Image from The Big Combo, via Wikimedia Commons
Nowadays few crowds seem less likely to harbor criminal intent than the ones gathered to listen to jazz, but seventy, eighty years ago, American culture certainly didn’t see it that way. Back then, jazz accompanied the life of urban outsiders: those who dabbled in forbidden substances and forbidden activities, those influenced by the alien morality of Europe or even farther-away lands, those belonging to feared and mistreated social groups. That image stuck as much or even more firmly to jazz musicians as it did to jazz listeners, and when a new cinematic genre arose specifically to tell stories of urban outsiders — the lowlifes, the anti heroes, the femmes fatales — jazz provided the ideal soundtrack.

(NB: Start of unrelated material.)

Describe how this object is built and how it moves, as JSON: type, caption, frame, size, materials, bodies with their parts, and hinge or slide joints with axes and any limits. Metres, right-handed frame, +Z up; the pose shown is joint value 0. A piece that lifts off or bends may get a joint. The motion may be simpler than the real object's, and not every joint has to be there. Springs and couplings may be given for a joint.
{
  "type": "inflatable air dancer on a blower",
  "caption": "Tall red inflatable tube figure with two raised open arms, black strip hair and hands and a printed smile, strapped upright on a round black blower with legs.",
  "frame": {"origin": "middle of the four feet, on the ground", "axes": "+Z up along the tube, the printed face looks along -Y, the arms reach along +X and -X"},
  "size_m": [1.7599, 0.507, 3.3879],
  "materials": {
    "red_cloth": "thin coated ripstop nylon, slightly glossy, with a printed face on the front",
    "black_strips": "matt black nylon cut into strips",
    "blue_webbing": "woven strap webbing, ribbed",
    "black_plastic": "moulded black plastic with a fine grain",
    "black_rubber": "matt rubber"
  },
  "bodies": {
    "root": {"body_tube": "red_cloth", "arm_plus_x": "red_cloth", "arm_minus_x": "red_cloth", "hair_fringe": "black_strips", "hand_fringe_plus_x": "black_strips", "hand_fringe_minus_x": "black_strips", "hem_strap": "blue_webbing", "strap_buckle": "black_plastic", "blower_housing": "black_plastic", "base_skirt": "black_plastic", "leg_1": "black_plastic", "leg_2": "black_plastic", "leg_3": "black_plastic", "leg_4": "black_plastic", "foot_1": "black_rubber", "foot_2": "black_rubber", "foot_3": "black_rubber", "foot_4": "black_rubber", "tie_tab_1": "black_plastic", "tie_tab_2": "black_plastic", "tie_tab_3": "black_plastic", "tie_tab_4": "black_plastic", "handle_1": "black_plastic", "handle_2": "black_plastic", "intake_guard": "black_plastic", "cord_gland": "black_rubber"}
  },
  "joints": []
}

“Jazz dominates assumptions about the music used in film noir,” write Andre Spicer and Helen Hanson in A Companion to Film Noir, “and it is particularly prevalent in contemporary references to and recreations of film noir.”

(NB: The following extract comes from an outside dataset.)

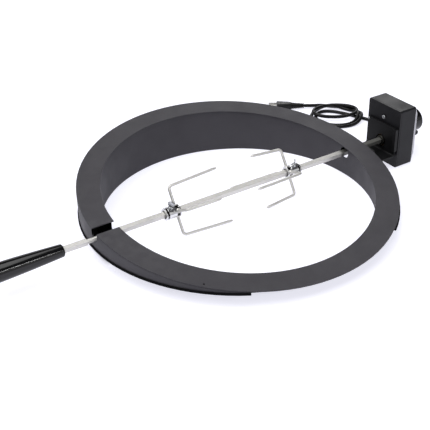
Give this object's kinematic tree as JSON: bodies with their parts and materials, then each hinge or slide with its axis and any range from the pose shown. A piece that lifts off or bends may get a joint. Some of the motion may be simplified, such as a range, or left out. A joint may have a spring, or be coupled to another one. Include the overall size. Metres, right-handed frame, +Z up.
{
  "type": "rotisserie spit roaster",
  "caption": "Wedge-shaped grill ring with a square spit across it, two sliding four-pronged forks, a tapered handle, and a gear motor on a bracket with a coiled cord.",
  "frame": {"origin": "centre of the kit's footprint on the floor, measured without the free cord", "axes": "+X along the spit from the handle to the motor, +Y towards the ring's high side, +Z up"},
  "size_m": [0.8836, 0.5722, 0.111],
  "materials": {
    "ring_paint": "baked charcoal grey enamel, matte",
    "seal_rubber": "matte heat-proof edge seal",
    "bright_steel": "drawn stainless steel",
    "dark_steel": "blackened steel",
    "chrome": "polished plating",
    "zinc": "zinc-plated steel",
    "bronze": "sintered bronze",
    "black_gloss": "gloss black moulding",
    "black_satin": "satin black moulding",
    "rear_grey": "light grey moulding",
    "bracket_paint": "satin black powder coat",
    "gear_nylon": "natural nylon",
    "cord_rubber": "black flexible cord and plug moulding",
    "brass": "turned brass",
    "nickel": "nickel-plated brass"
  },
  "bodies": {
    "frame": {"bracket_bolt_back": "zinc", "bracket_bolt_front": "zinc", "bracket_nut_back": "zinc", "bracket_nut_front": "zinc", "bracket_screw": "zinc", "bracket_spacer_back": "zinc", "bracket_spacer_front": "zinc", "cord_coil": "cord_rubber", "cord_gland": "cord_rubber", "cord_lead": "cord_rubber", "cord_tail": "cord_rubber", "cover_screw": "zinc", "drive_bush": "bronze", "edge_seal": "seal_rubber", "gear_plate": "zinc", "guide_rail": "bracket_paint", "motor_bracket": "bracket_paint", "motor_can": "zinc", "motor_front_cover": "black_satin", "motor_housing": "black_satin", "plug_blade_1": "nickel", "plug_blade_2": "nickel", "plug_body": "cord_rubber", "plug_boot": "cord_rubber", "plug_earth_pin": "nickel", "rear_cover": "rear_grey", "rear_screw_1": "zinc", "rear_screw_2": "zinc", "rear_screw_3": "zinc", "ring_inner_wall": "ring_paint", "ring_outer_wall": "ring_paint", "ring_top_plate": "ring_paint", "switch_body": "black_satin"},
    "spit": {"spit_rod": "bright_steel", "handle_grip": "black_gloss", "handle_insert": "brass"},
    "left_fork": {"left_fork_hub": "chrome", "left_tine_1": "bright_steel", "left_tine_2": "bright_steel", "left_tine_3": "bright_steel", "left_tine_4": "bright_steel"},
    "right_fork": {"right_fork_hub": "chrome", "right_tine_1": "bright_steel", "right_tine_2": "bright_steel", "right_tine_3": "bright_steel", "right_tine_4": "bright_steel"},
    "left_screw": {"left_thumb_screw": "zinc"},
    "right_screw": {"right_thumb_screw": "zinc"},
    "drive": {"drive_socket": "dark_steel", "output_gear": "gear_nylon"},
    "idler": {"idler_wheel": "gear_nylon", "idler_pinion": "brass", "idler_axle": "bright_steel"},
    "rotor": {"rotor_pinion": "brass", "rotor_shaft": "bright_steel"},
    "knob": {"power_knob": "black_gloss"}
  },
  "joints": [
    {"name": "spit_spin", "type": "hinge", "parent": "frame", "child": "spit", "pos_m": [0.024, 0, 0.042], "axis": [1, 0, 0], "continuous": true},
    {"name": "drive_spin", "type": "hinge", "parent": "frame", "child": "drive", "pos_m": [0.354, 0, 0.042], "axis": [1, 0, 0], "continuous": true},
    {"name": "idler_spin", "type": "hinge", "parent": "frame", "child": "idler", "pos_m": [0.361, 0, 0.0673], "axis": [1, 0, 0], "continuous": true},
    {"name": "rotor_spin", "type": "hinge", "parent": "frame", "child": "rotor", "pos_m": [0.368, 0, 0.0876], "axis": [1, 0, 0], "continuous": true},
    {"name": "left_fork_slide", "type": "slide", "parent": "spit", "child": "left_fork", "axis": [1, 0, 0], "range_m": [-0.07, 0.018]},
    {"name": "right_fork_slide", "type": "slide", "parent": "spit", "child": "right_fork", "axis": [1, 0, 0], "range_m": [-0.018, 0.078]},
    {"name": "left_screw_turn", "type": "hinge", "parent": "left_fork", "child": "left_screw", "pos_m": [-0.1065, 0, 0.042], "axis": [0, -0.225, 0.9744], "range_deg": [0, 540]},
    {"name": "right_screw_turn", "type": "hinge", "parent": "right_fork", "child": "right_screw", "pos_m": [0.1382, 0, 0.042], "axis": [0, -0.225, 0.9744], "range_deg": [0, 540]},
    {"name": "power_knob_turn", "type": "hinge", "parent": "frame", "child": "knob", "pos_m": [0.402, 0, 0.0625], "axis": [-1, 0, 0], "range_deg": [0, 90]}
  ],
  "couplings": [
    {"joint": "drive_spin", "follows": "spit_spin", "ratio": 1},
    {"joint": "idler_spin", "follows": "spit_spin", "ratio": -4},
    {"joint": "rotor_spin", "follows": "spit_spin", "ratio": 12}
  ]
}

And “although the number of films noir to employ jazz in their scores was relatively small, it was still notable in terms of the overall use of jazz in Hollywood films of the era — if jazz was an integral part of a film’s score then those productions tended to be films noir or social problem films.” The music first crept in diegetically, in the 1940s, by way of “club scenes, illicit jazz sessions, or on record players and jukeboxes,” and later, in the 50s, continued its “established association of sex and violence” even as changing attitudes “contributed to jazz being more acceptable in Hollywood films.”

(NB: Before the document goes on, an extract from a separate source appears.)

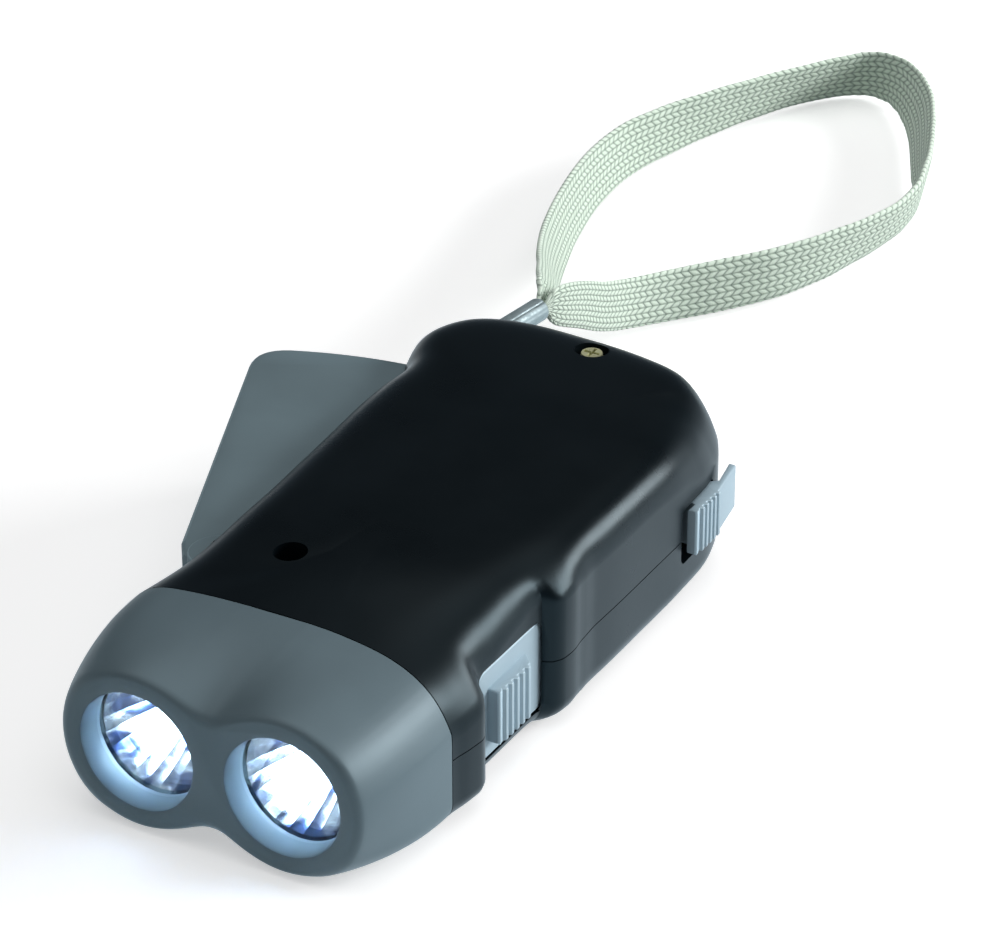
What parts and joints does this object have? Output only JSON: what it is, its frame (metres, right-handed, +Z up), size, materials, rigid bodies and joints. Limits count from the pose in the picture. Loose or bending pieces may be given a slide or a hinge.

A few years ago we featured classic works of “crime jazz” by Miles Davis, Count Basie, Duke Ellington and others, all meant to set the scene for the lawless worlds of films and television shows like Anatomy of a Murder, Elevator to the Gallows, Peter Gunn, and The M Squad. The two playlists we have for you today take a wider view, collecting more than four hours of “jazz noir” on Spotify (if you don’t have Spotify’s software, you can download it here). It features tracks by Miles Davis, Chet Baker, Benny Golson, Tom Waits and more. While listening — maybe with the lights dimmed, maybe with your preferred highball in hand — you might consider browsing the r/jazznoir, an entire subreddit dedicated to this “mysterious, melancholy and menacing music by swingin’ sax men and sultry sirens for hardboiled hepcats and leggy lookers,” this “late-night listening for luckless losers, and the soundtrack to strolls under street lights on foggy nights.”
Related Content:
The 5 Essential Rules of Film Noir
Roger Ebert Lists the 10 Essential Characteristics of Noir Films
The Essential Elements of Film Noir Explained in One Grand Infographic
Based in Seoul, Colin Marshall writes and broadcasts on cities and culture. He’s at work on a book about Los Angeles, A Los Angeles Primer, the video series The City in Cinema, the crowdfunded journalism project Where Is the City of the Future?, and the Los Angeles Review of Books’ Korea Blog. Follow him on Twitter at @colinmarshall or on Facebook.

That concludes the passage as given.